Oman’s economy has been particularly hard hit by low oil prices.
Hans Hendrischke, professor of Chinese business and management at the University of Sydney Business School, said the dry port at Khorgos has become vital to the inland Belt and Road.
“We should not underestimate its importance to the Belt and Road as it opens up a vital corridor between the eastern seaboard of China, Central Asia and Europe,” he told China Daily Asia Weekly.
“It is faster than shipping goods to Europe and as capacity builds up, so too will volume. It will not replace shipping, but provides an alternative.”
He said the different rail gauges between China and Europe are a problem which adds to cost, but the time factor would go some way toward compensating this expense.
“I think China and a number of countries in Central Asia and Europe would like to see a dedicated, straight-through rail link, but I think that may be some way off. The inland route would reduce pressure on the South China Sea route.”
Hendrischke said Khorgos is a good example of how development can take place along the inland route, “opening up new avenues of trade with China, Central Asia and Europe”.
Khorgos is just one of the many projects along the Belt and Road.
In Oman, construction has begun on a multibillion-dollar investment that will transform Duqm, 550 km south of Muscat, into a major special economic zone and industrial center, providing jobs and helping to transition the economy away from its main exports of oil and gas.
Oman’s economy has been particularly hard hit by low oil prices.
Duqm, which sits on the Arabian Sea, is seen as a potential operating base for Chinese businesses near export markets which China wants to develop in the Gulf, the Indian subcontinent and East Africa, said a report by Reuters on Sept 5.
The result could be a bonanza for Duqm, according to Ali Shah, chief executive of Oman Wanfang, a Chinese consortium. Eventually, Chinese firms aim to invest up to $10.7 billion there, he told Reuters.
“Duqm isn’t like Jeddah or like Dubai. It’s still new, it needs time to develop. But we at Wanfang are thinking the future for Duqm will be better than those cities inside the Gulf,” the report quoted Ali Shah as saying.
Speaking to investors, Yahya Jabri, chairman of a China-Oman industrial park, said: “As a World Trade Organization member, we have rolled out a string of favorable policies for investment.
“Besides oil, we enjoy an advantageous location, a good deep-water port, and complete ship-repairing facility,” Jabri said at the China-Arab States Expo in Yinchuan, capital of Northwest China’s Ningxia Hui autonomous region, on Sept 8.
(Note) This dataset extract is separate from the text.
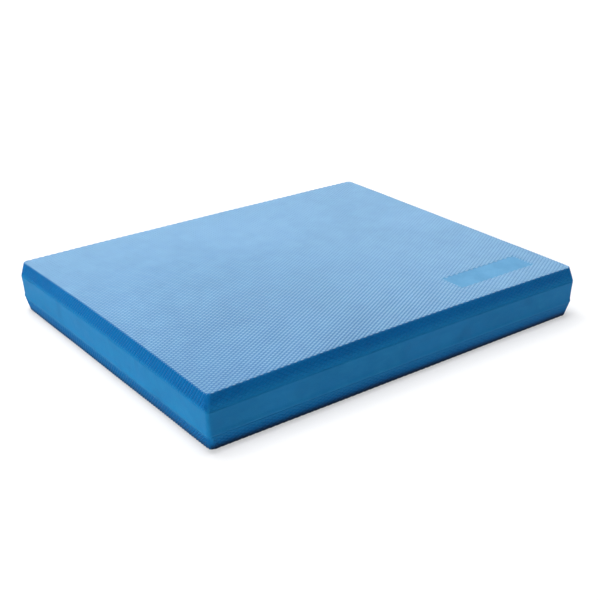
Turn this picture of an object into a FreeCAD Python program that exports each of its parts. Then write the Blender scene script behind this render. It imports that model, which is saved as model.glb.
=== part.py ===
import FreeCAD, Part

import math
import os

import Sketcher

# A balance pad: a block of soft closed-cell foam to stand on, laminated from two embossed
# facings and three foam plies. Each facing is a shallow tray that holds its own ply, and the
# thick smooth ply between the two trays shows as the plain band round the sides.
#
# Frame: origin at the centre of the underside, +X along the length, +Y along the width, +Z up.
# Lengths are in millimetres.

SIZES = {
    # overall
    "pad_length": 508.0,
    "pad_width": 416.0,
    "pad_height": 63.5,
    # side profile: the pad is widest at the upper line and slopes in above and below it
    "upper_line_height": 45.0,
    "lower_line_height": 17.0,
    "top_inset": 3.0,
    "lower_line_inset": 0.7,
    "base_inset": 5.0,
    # plan corners, measured where the pad is widest
    "corner_radius": 8.0,
    # facings
    "facing_thickness": 2.2,
    "rim_round": 1.2,
    # smooth sunken panel in the top facing, parallel to the long side
    "panel_length": 116.0,
    "panel_width": 33.0,
    "panel_depth": 0.6,
    "panel_corner_radius": 1.5,
    "panel_end_margin": 30.0,
    "panel_side_margin": 31.0,
}

PARTS_FOLDER = "parts"
TOLERANCE = 1e-4
UP = False
DOWN = True


def cell(alias):
    """The expression that reads one spreadsheet cell."""
    return "Sizes." + alias


def pad_outline(inset):
    """Expressions for the rounded rectangle that lies inset from the pad's widest outline."""
    return {
        "length": f"{cell('pad_length')} - 2 * ({inset})",
        "width": f"{cell('pad_width')} - 2 * ({inset})",
        "radius": f"{cell('corner_radius')} - ({inset})",
    }


WALL = cell("facing_thickness")
WIDEST = pad_outline("0")
WIDEST_INNER = pad_outline(WALL)
LOWER = pad_outline(cell("lower_line_inset"))
LOWER_INNER = pad_outline(f"{cell('lower_line_inset')} + {WALL}")
PANEL = {
    "length": cell("panel_length"),
    "width": cell("panel_width"),
    "radius": cell("panel_corner_radius"),
}

TOP_LEVEL = cell("pad_height")
UPPER_LEVEL = cell("upper_line_height")
LOWER_LEVEL = cell("lower_line_height")

TOP_RISE = f"{TOP_LEVEL} - {UPPER_LEVEL}"
BAND_RISE = f"{UPPER_LEVEL} - {LOWER_LEVEL}"
TOP_SLOPE = f"atan({cell('top_inset')} / ({TOP_RISE}))"
BAND_SLOPE = f"atan({cell('lower_line_inset')} / ({BAND_RISE}))"
BASE_SLOPE = f"atan(({cell('base_inset')} - {cell('lower_line_inset')}) / ({LOWER_LEVEL}))"


def make_sheet(doc):
    """The spreadsheet of driving sizes, one named cell to a row."""
    sheet = doc.addObject("Spreadsheet::Sheet", "Sizes")
    for row, (alias, value) in enumerate(SIZES.items(), start=1):
        sheet.set(f"A{row}", alias)
        sheet.set(f"B{row}", str(value))
        sheet.setAlias(f"B{row}", alias)
    doc.recompute()
    return sheet


def make_body(doc, label):
    body = doc.addObject("PartDesign::Body", label)
    body.Label = label
    return body


def ground_plane(body):
    """The body's own XY plane."""
    return next(f for f in body.Origin.OriginFeatures if f.Role == "XY_Plane")


def level_sketch(body, name, level):
    """An empty sketch parallel to the ground at a height given by an expression."""
    sketch = body.newObject("Sketcher::SketchObject", name)
    sketch.AttachmentSupport = (ground_plane(body), "")
    sketch.MapMode = "FlatFace"
    sketch.setExpression(".AttachmentOffset.Base.z", level)
    return sketch


def draw_rounded_rectangle(sketch, outline):
    """Four sides and four corner arcs, centred on the sketch's origin."""
    half_x = SIZES["pad_length"] / 2
    half_y = SIZES["pad_width"] / 2
    start_radius = SIZES["corner_radius"]
    flat_x = half_x - start_radius
    flat_y = half_y - start_radius
    normal = FreeCAD.Vector(0, 0, 1)
    quarter = math.pi / 2

    side_ends = [
        ((-flat_x, -half_y), (flat_x, -half_y)),
        ((half_x, -flat_y), (half_x, flat_y)),
        ((flat_x, half_y), (-flat_x, half_y)),
        ((-half_x, flat_y), (-half_x, -flat_y)),
    ]
    for start, end in side_ends:
        line = Part.LineSegment(FreeCAD.Vector(*start, 0), FreeCAD.Vector(*end, 0))
        sketch.addGeometry(line, False)

    corner_centres = [(flat_x, -flat_y), (flat_x, flat_y), (-flat_x, flat_y), (-flat_x, -flat_y)]
    for turn, centre in enumerate(corner_centres):
        circle = Part.Circle(FreeCAD.Vector(*centre, 0), normal, start_radius)
        first = (turn - 1) * quarter
        sketch.addGeometry(Part.ArcOfCircle(circle, first, first + quarter), False)

    for side in range(4):
        corner = 4 + side
        next_side = (side + 1) % 4
        sketch.addConstraint(Sketcher.Constraint("Tangent", side, 2, corner, 1))
        sketch.addConstraint(Sketcher.Constraint("Tangent", corner, 2, next_side, 1))
    for side, direction in enumerate(["Horizontal", "Vertical", "Horizontal", "Vertical"]):
        sketch.addConstraint(Sketcher.Constraint(direction, side))
    for corner in (5, 6, 7):
        sketch.addConstraint(Sketcher.Constraint("Equal", 4, corner))
    sketch.addConstraint(Sketcher.Constraint("Symmetric", 4, 3, 6, 3, -1, 1))

    dimensions = {
        "length": Sketcher.Constraint("DistanceX", 3, 2, 1, 1, 2 * half_x),
        "width": Sketcher.Constraint("DistanceY", 0, 1, 2, 1, 2 * half_y),
        "radius": Sketcher.Constraint("Radius", 4, start_radius),
    }
    for name, constraint in dimensions.items():
        index = sketch.addConstraint(constraint)
        sketch.renameConstraint(index, name)
        sketch.setExpression(f".Constraints.{name}", outline[name])


def outline_sketch(body, name, level, outline):
    sketch = level_sketch(body, name, level)
    draw_rounded_rectangle(sketch, outline)
    return sketch


def slab(body, name, level, outline, thickness, slope, direction):
    """A slab that starts at one level and narrows by the slope angle away from it."""
    sketch = outline_sketch(body, name + "_outline", level, outline)
    pad = body.newObject("PartDesign::Pad", name)
    pad.Profile = sketch
    pad.Type = "Length"
    pad.Reversed = direction
    pad.setExpression("Length", thickness)
    pad.setExpression("TaperAngle", f"-{slope}")
    return pad


def hollow(doc, body, name, level, outline, depth, slope, direction):
    """Hollows the facing from its open side, so that only the face and the skirt are left."""
    doc.recompute()
    before = body.Shape.Volume
    sketch = outline_sketch(body, name + "_outline", level, outline)
    pocket = body.newObject("PartDesign::Pocket", name)
    pocket.Profile = sketch
    pocket.Type = "Length"
    pocket.Reversed = direction == UP
    pocket.setExpression("Length", depth)
    pocket.setExpression("TaperAngle", f"-{slope}")
    doc.recompute()
    if body.Shape.Volume > 0.5 * before:
        raise RuntimeError(f"{name} left {body.Shape.Volume:.0f} of {before:.0f} mm3")
    return pocket


def edges_at_height(shape, height):
    """Names of the edges that lie wholly in one level plane."""
    return [
        f"Edge{number}"
        for number, edge in enumerate(shape.Edges, start=1)
        if abs(edge.BoundBox.ZMin - height) < TOLERANCE
        and abs(edge.BoundBox.ZMax - height) < TOLERANCE
    ]


def round_rim(doc, body, height):
    """Rounds the facing's rim, where its flat face turns into the skirt."""
    doc.recompute()
    block = body.Tip
    rim = body.newObject("PartDesign::Fillet", body.Label + "_rim_round")
    rim.Base = (block, edges_at_height(block.Shape, height))
    rim.setExpression("Radius", cell("rim_round"))
    return rim


def sink_panel(doc, body):
    """The smooth sunken panel near one corner of the top face."""
    before = body.Shape.Volume
    sketch = outline_sketch(body, "panel_outline", TOP_LEVEL, PANEL)
    half_length = f"{cell('pad_length')} / 2 - {cell('top_inset')}"
    half_width = f"{cell('pad_width')} / 2 - {cell('top_inset')}"
    across = f"{half_length} - {cell('panel_end_margin')} - {cell('panel_length')} / 2"
    along = f"{half_width} - {cell('panel_side_margin')} - {cell('panel_width')} / 2"
    sketch.setExpression(".AttachmentOffset.Base.x", across)
    sketch.setExpression(".AttachmentOffset.Base.y", f"-({along})")
    pocket = body.newObject("PartDesign::Pocket", "panel_recess")
    pocket.Profile = sketch
    pocket.Type = "Length"
    pocket.setExpression("Length", cell("panel_depth"))
    doc.recompute()
    expected = SIZES["panel_length"] * SIZES["panel_width"] * SIZES["panel_depth"]
    removed = before - body.Shape.Volume
    if abs(removed - expected) > 0.02 * expected:
        raise RuntimeError(f"the panel recess removed {removed:.1f} mm3, not {expected:.1f}")
    return pocket


def make_top_skin(doc):
    """Upper facing: flat top face with a skirt that slopes out to the widest line."""
    body = make_body(doc, "top_skin")
    slab(body, "top_skin_block", UPPER_LEVEL, WIDEST, TOP_RISE, TOP_SLOPE, UP)
    round_rim(doc, body, SIZES["pad_height"])
    depth = f"{TOP_RISE} - {WALL}"
    hollow(doc, body, "top_skin_hollow", UPPER_LEVEL, WIDEST_INNER, depth, TOP_SLOPE, UP)
    sink_panel(doc, body)
    return body


def make_upper_foam_ply(doc):
    """The ply that fills the upper facing."""
    body = make_body(doc, "upper_foam_ply")
    thickness = f"{TOP_RISE} - {WALL}"
    slab(body, "upper_ply_block", UPPER_LEVEL, WIDEST_INNER, thickness, TOP_SLOPE, UP)
    return body


def make_middle_foam_ply(doc):
    """The thick smooth ply whose edge shows as the plain band round the sides."""
    body = make_body(doc, "middle_foam_ply")
    slab(body, "middle_ply_block", UPPER_LEVEL, WIDEST, BAND_RISE, BAND_SLOPE, DOWN)
    return body


def make_lower_foam_ply(doc):
    """The ply that fills the lower facing."""
    body = make_body(doc, "lower_foam_ply")
    thickness = f"{LOWER_LEVEL} - {WALL}"
    slab(body, "lower_ply_block", LOWER_LEVEL, LOWER_INNER, thickness, BASE_SLOPE, DOWN)
    return body


def make_bottom_skin(doc):
    """Lower facing: flat underside with a skirt that slopes out to the lower line."""
    body = make_body(doc, "bottom_skin")
    slab(body, "bottom_skin_block", LOWER_LEVEL, LOWER, LOWER_LEVEL, BASE_SLOPE, DOWN)
    round_rim(doc, body, 0.0)
    depth = f"{LOWER_LEVEL} - {WALL}"
    hollow(doc, body, "bottom_skin_hollow", LOWER_LEVEL, LOWER_INNER, depth, BASE_SLOPE, DOWN)
    return body


def check_document(doc, bodies):
    """Stops on any failed feature and on any sub-part without one sound closed solid."""
    for thing in doc.Objects:
        if "Invalid" in thing.State or "Error" in thing.State:
            raise RuntimeError(f"{thing.Name} failed: {thing.State}")
    for body in bodies:
        shape = body.Shape
        if shape.isNull() or not shape.isValid() or len(shape.Solids) != 1:
            raise RuntimeError(f"{body.Label} is not one sound solid")


def write_parts(bodies):
    os.makedirs(PARTS_FOLDER, exist_ok=True)
    for body in bodies:
        body.Shape.exportStep(os.path.join(PARTS_FOLDER, body.Label + ".step"))
        box = body.Shape.BoundBox
        print(
            f"{body.Label}: {box.XLength:.1f} x {box.YLength:.1f} x {box.ZLength:.1f} mm,"
            f" z {box.ZMin:.1f} to {box.ZMax:.1f}, {body.Shape.Volume / 1000:.1f} cm3"
        )


def main():
    doc = FreeCAD.newDocument("balance_pad")
    make_sheet(doc)
    bodies = [
        make_top_skin(doc),
        make_upper_foam_ply(doc),
        make_middle_foam_ply(doc),
        make_lower_foam_ply(doc),
        make_bottom_skin(doc),
    ]
    doc.recompute()
    check_document(doc, bodies)
    write_parts(bodies)


main()
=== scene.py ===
"""Foam balance pad: embossed top and bottom skins over glued foam plies, with a smooth middle band.

The shape is worked out in millimetres in the part's own frame, and turned into metres when a mesh
is made. A side is described by s, the distance along it from where the flat face ends.
"""

import math

import bmesh
import bpy
import numpy as np
from mathutils import Matrix, Vector


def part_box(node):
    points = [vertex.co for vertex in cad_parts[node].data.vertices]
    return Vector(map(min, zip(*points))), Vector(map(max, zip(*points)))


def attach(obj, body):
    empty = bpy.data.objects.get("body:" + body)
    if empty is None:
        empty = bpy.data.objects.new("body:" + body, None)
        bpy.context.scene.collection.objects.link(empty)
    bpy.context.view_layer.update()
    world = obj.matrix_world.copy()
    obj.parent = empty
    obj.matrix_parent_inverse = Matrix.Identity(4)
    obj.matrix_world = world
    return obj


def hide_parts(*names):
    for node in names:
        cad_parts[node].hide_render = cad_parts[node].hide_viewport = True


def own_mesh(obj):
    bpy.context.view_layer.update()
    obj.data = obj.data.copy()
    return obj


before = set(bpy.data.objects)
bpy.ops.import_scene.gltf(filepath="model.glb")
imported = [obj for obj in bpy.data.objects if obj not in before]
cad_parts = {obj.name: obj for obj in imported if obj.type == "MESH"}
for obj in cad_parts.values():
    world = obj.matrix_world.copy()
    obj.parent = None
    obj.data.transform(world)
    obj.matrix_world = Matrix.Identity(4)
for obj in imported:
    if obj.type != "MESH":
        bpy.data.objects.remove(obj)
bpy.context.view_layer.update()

MM = 0.001
UP = (0, 0, 1)

# ---- Sizes, in millimetres -------------------------------------------------------------------

TOP_LOW, TOP_HIGH = (np.array(corner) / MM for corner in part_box("top_skin"))
BOTTOM_LOW, BOTTOM_HIGH = (np.array(corner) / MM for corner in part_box("bottom_skin"))
HALF_X, HALF_Y, HEIGHT = TOP_HIGH
UPPER_LINE = TOP_LOW[2]
LOWER_LINE = BOTTOM_HIGH[2]
PLY_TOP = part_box("upper_foam_ply")[1].z / MM
PLY_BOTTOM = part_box("lower_foam_ply")[0].z / MM
SKIN = HEIGHT - PLY_TOP

CORNER = 8.0  # how far the widest outline reaches beyond the core
CORE_X, CORE_Y = HALF_X - CORNER, HALF_Y - CORNER  # every outline is rounded about its corners
TOP_INSET = 3.0  # the top face's edge, in from the widest outline
LOWER_INSET = 0.7  # the lower glue line, in from the widest outline
BASE_INSET = 3.8  # the underside's edge, in from the widest outline
SEAM_GAP = 0.04  # on each side of a glue line
PLY_GAP = 0.15  # between a ply and the skin that it fills
PLY_STEPS = 6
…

Besides traditional projects in energy and resources, Chinese and Arab businesses have started to explore more sectors.
He said goods transported via Duqm will reach 22 million metric tons in the next decade and predicted the country will become the gateway to North Africa.
“Oman welcomes more Chinese entrepreneurs to set up joint ventures or solely foreign-owned businesses,” he said.
Although still under construction, Jabri’s industrial zone is expected to be an exemplary project in China-Arab industrial cooperation, the Xinhua News Agency said in September.
With the foundation stone laid in April, it is designed to develop into a logistics center, commercial harbor and tourist site for the Arabian Sea, covering an area of nearly 1,200 hectares.
“With huge market potential and unique natural resources, Arab economies are complementary to China,” Chen Zhou, vice-chairman of the China Council for the Promotion of International Trade, told Xinhua.
“The new cooperation not only allows China to give full play to its competitive industries but helps Arab countries improve infrastructure and build a more sophisticated economic structure.”
Besides traditional projects in energy and resources, Chinese and Arab businesses have started to explore more sectors, such as chemical industry, telecommunications and manufacturing, said Li Shaotong, an official at the Ministry of Commerce.